The very purpose of copyright law is to reward artists, authors, musicians and the like for their creative endeavours by preventing third parties free riding on their efforts. The English and New Zealand courts attempt to strike this balance by looking at whether sufficient skill, labour and judgement has been expended to warrant protection under copyright for originators or to exculpate alleged infringers in that they have created their own original works.


It is expected that the United States Supreme Court will issue a decision in the next few months. We will then find out if Warhol did enough to earn a Mallowpuff.


Fair use in the United States, at its simplest, allows a person to use a reasonable amount of copyright content without permission or payment.


Fair dealing as it is defined in the New Zealand Copyright Act 1994 is limited to using a reasonable amount of copyright content without permission or payment for the limited purposes of criticism, review and news reporting. For example, TV1 news using a clip of the Olympic Games even though Sky Sport might have the broadcasting rights or citing a quote of someone else for criticism or review.


What is more akin to fair use in the United States is the test for copyright infringement established in case law in New Zealand: see Designers Guild Ltd v Russell Williams (Textiles) Ltd [2001] 1 WLR 2416, approved in Henkel KGAA v Holdfast New Zealand Ltd [2006] NZSC 102, for example.


That test is whether the allegedly infringing work copies a substantial part of the original copyright work and whether it bears objective similarity. Or, in other words, has the original copyright work been altered enough that it no longer copies a substantial part and no longer bears objective similarity? Same, same but different. A rose by another name would smell as sweet.


One significantly different approach is considering the copyright work’s meaning. The New Zealand (and English) approach considers only how the original copyright work and the allegedly infringing copyright work compare. The meaning or message has, at least to date, had no bearing on the question of substantial part and objective similarity.

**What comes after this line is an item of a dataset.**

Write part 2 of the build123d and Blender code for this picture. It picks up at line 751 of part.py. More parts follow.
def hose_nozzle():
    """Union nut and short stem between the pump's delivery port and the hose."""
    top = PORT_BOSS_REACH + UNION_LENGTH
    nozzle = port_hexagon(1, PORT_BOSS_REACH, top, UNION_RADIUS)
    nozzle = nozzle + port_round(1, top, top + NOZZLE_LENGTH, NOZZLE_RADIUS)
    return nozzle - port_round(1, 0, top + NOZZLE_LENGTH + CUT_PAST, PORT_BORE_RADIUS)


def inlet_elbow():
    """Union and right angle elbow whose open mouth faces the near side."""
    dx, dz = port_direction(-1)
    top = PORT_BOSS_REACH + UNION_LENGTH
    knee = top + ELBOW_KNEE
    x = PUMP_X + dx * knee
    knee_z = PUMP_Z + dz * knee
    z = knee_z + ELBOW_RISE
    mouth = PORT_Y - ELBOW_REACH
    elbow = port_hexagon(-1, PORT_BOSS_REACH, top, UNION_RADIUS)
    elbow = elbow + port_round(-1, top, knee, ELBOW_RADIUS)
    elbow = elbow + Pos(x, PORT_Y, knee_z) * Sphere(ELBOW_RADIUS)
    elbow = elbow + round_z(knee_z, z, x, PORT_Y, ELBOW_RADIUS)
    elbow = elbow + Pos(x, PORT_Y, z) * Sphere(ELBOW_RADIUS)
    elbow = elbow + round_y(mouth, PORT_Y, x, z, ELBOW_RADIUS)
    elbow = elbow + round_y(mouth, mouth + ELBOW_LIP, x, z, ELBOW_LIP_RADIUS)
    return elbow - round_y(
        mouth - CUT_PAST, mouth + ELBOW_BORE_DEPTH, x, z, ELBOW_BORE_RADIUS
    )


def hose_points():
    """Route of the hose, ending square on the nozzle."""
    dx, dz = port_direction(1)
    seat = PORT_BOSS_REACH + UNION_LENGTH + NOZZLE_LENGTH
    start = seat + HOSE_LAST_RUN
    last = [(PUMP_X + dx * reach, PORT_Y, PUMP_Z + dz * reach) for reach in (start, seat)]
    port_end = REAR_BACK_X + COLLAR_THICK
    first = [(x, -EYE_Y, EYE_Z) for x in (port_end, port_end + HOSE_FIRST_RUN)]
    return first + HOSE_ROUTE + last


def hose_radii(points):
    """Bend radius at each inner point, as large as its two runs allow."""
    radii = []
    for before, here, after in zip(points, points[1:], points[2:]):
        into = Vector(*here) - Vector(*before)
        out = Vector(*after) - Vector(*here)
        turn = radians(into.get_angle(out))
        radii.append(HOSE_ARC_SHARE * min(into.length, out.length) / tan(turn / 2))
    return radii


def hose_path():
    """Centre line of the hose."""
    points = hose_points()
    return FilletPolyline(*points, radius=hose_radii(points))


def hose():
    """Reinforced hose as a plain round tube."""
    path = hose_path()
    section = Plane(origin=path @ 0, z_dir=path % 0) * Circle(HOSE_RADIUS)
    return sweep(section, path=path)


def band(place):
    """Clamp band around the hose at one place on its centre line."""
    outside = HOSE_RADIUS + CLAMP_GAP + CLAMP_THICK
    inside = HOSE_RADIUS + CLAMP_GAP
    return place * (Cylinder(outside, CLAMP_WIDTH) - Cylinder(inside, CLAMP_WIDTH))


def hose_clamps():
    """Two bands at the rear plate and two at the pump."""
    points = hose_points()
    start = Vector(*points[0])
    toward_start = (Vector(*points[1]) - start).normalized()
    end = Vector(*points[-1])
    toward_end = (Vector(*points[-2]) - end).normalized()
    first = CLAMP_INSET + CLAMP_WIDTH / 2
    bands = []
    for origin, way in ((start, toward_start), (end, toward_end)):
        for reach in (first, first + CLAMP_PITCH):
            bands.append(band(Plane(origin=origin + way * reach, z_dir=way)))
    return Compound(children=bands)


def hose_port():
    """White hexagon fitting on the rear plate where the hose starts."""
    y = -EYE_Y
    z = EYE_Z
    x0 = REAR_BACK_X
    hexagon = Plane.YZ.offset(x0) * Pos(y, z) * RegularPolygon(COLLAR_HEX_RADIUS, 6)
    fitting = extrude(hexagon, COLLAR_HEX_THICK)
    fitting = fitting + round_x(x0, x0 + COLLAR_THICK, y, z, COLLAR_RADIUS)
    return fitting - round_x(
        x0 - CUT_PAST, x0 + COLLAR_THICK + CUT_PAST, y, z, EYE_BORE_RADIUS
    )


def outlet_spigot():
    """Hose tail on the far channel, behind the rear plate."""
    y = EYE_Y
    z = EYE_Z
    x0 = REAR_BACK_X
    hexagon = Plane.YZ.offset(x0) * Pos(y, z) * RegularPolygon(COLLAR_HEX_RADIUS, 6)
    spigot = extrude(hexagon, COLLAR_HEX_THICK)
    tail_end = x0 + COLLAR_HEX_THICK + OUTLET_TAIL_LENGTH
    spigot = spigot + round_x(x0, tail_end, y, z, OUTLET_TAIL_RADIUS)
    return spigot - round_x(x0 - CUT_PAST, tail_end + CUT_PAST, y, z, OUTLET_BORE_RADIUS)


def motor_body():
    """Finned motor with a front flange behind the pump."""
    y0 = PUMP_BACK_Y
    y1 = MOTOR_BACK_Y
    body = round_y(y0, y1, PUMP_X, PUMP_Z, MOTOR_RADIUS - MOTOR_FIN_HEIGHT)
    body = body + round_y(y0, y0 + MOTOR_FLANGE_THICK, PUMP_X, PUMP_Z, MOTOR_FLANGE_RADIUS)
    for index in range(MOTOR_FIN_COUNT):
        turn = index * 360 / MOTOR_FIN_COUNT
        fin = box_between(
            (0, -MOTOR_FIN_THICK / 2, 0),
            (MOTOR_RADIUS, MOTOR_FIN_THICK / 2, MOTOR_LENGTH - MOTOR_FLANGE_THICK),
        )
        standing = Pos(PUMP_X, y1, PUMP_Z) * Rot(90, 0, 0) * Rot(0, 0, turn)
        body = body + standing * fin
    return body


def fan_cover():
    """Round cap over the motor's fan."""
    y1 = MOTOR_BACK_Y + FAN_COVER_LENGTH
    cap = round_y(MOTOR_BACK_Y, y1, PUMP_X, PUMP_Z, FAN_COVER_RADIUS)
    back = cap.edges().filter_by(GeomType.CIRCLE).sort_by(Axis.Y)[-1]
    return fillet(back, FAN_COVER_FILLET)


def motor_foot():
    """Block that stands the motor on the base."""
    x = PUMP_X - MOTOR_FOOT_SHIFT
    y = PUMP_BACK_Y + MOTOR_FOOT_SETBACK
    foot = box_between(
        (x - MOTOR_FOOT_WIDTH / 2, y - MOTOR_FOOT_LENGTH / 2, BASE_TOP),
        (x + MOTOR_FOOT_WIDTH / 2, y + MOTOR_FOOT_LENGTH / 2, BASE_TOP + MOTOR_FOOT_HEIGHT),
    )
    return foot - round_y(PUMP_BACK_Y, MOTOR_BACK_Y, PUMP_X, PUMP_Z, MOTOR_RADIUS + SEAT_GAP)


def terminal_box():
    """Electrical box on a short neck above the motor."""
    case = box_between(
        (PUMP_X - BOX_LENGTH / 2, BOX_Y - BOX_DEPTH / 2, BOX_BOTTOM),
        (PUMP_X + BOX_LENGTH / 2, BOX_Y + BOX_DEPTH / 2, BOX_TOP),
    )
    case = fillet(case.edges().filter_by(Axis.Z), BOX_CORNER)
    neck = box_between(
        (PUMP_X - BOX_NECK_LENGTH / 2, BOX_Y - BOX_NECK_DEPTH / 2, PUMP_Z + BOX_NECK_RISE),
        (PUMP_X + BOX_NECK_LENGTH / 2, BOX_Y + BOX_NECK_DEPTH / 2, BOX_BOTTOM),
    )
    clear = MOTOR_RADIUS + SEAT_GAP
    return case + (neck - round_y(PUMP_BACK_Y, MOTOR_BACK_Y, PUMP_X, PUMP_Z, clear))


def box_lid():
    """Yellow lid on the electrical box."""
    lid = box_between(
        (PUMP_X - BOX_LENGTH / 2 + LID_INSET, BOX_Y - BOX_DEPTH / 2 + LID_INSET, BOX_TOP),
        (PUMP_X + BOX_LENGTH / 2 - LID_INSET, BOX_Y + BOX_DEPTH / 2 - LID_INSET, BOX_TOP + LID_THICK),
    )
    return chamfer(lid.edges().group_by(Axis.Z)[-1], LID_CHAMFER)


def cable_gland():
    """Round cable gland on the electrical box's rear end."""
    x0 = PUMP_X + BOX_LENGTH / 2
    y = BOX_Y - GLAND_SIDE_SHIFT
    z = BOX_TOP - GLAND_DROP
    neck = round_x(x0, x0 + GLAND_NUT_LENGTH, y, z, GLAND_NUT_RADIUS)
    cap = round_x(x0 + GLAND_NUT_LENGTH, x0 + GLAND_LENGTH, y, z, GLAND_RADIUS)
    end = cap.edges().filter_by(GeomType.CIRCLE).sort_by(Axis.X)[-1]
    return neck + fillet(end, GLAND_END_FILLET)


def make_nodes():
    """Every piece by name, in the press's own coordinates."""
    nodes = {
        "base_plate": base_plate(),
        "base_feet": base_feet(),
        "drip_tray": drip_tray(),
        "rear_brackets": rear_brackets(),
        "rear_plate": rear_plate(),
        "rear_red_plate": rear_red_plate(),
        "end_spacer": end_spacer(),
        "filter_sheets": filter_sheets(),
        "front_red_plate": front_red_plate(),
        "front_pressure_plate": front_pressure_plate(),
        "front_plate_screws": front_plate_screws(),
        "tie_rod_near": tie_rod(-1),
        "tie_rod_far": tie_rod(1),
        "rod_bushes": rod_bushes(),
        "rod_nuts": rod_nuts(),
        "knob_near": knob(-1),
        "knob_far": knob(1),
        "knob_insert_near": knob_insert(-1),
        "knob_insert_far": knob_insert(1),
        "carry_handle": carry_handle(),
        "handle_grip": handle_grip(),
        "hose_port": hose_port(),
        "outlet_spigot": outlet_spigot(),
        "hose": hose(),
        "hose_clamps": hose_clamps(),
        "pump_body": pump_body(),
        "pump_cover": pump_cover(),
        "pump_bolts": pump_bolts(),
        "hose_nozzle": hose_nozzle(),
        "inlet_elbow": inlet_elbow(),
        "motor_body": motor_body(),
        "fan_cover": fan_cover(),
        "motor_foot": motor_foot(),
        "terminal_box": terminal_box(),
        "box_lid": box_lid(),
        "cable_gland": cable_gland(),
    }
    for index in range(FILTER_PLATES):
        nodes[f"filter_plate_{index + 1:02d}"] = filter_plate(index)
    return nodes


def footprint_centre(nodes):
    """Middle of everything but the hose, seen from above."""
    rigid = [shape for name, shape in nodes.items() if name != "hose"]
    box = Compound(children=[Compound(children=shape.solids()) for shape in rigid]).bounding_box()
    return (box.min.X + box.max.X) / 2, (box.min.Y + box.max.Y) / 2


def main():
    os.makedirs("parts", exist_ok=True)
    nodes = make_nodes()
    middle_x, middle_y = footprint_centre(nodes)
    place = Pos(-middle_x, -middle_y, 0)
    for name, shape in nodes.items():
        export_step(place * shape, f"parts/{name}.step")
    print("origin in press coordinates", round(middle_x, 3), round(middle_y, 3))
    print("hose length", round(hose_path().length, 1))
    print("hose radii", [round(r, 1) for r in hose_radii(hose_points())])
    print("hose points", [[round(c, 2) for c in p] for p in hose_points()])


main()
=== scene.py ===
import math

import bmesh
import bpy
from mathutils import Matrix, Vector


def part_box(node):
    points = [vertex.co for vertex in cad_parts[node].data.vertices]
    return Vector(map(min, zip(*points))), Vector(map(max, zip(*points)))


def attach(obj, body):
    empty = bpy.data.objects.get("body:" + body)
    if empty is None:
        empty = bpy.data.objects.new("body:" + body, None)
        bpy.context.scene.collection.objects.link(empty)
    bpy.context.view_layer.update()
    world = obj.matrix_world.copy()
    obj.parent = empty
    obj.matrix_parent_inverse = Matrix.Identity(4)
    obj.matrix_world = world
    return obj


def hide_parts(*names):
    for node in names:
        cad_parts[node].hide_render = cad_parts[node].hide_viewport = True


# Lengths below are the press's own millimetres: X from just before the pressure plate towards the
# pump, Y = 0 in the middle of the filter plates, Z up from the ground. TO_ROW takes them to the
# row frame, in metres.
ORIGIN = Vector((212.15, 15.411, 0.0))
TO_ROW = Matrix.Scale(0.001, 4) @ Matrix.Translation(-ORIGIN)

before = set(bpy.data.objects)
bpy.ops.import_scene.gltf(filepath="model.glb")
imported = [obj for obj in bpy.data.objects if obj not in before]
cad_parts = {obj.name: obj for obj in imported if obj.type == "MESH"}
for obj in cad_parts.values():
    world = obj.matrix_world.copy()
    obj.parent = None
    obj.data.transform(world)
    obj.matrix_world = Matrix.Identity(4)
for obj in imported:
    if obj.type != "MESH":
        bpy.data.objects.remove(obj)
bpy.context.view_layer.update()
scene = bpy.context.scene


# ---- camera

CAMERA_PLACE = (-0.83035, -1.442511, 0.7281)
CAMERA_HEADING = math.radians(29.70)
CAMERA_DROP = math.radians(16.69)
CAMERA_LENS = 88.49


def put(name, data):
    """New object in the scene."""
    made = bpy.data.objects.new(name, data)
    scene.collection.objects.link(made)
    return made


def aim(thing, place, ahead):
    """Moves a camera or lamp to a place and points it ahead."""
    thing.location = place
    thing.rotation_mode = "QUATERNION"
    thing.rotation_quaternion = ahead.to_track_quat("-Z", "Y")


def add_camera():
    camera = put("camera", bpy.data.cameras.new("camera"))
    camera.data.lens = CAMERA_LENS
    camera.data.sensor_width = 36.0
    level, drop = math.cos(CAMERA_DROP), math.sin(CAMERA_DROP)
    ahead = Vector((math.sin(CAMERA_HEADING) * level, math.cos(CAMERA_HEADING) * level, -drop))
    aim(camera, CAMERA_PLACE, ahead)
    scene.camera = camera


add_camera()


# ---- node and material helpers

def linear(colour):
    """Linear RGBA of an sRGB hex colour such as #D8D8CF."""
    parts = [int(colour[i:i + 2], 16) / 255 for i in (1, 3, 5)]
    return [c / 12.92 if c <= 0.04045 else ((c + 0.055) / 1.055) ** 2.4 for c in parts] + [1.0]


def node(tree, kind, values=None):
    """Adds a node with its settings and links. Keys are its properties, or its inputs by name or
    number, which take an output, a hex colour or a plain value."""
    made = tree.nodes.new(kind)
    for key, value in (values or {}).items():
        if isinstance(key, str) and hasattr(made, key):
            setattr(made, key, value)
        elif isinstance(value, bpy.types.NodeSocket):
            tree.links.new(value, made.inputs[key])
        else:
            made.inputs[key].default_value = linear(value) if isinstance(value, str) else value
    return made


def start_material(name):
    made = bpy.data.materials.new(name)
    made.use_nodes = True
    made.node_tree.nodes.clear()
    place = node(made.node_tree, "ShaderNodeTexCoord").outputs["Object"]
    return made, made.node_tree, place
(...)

We do not place as much emphasis on “fair use” in New Zealand as they do in the United States under the doctrine of fair use. For example, parody is quite a well-developed area of copyright law in the United States, but not so in New Zealand.


The law of copyright in New Zealand is governed by the Copyright Act 1994 and has close parallels with the relevant parts of the Copyright, Designs and Patents Act 1988 (UK). For this, amongst other reasons, New Zealand does not follow the US doctrine of fair use. This can cause confusion amongst lay people in New Zealand who think that copyright law allows them to take certain percentages or a certain number of features of others' copyright works.


Broadly speaking “fair dealing” or “fair use” is dealt with in two ways in New Zealand – it either falls into the narrow statutory exception to infringement for fair dealing for the purposes of criticism, review or news reporting in the Copyright Act 1994 OR it is part of the infringement assessment applied by the courts.


An example of a relatively recent “fair dealing” dispute is between Sky Sport and Fairfax in 2016 over Olympic Games coverage and then between Sky Sport and Fairfax, NZME and TVNZ over the length of clips of rugby shown on television.


Neither “fair dealing” nor the test for whether an allegedly infringing work copies a substantial part of the original copyright work and whether it bears objective similarity are easy assessments to make. They are both qualitative and not quantitative, there being no hard and fast rules about percentages or number of elements that can be covered.


Given the fame of the parties and the subject of the work (Prince), the case has all the hallmarks of a Hollywood drama. It seems unlikely to have any influence on New Zealand copyright jurisprudence however, given the somewhat different copyright regimes in each country and particularly the assessment of the meaning or message of the works.


That said, the question being asked of the Supreme Court in the United States, is Goldsmith’s original photograph of Prince “too visibly baked into Warhol’s iteration”, is essentially the same question New Zealand courts would ultimately be asked to decide.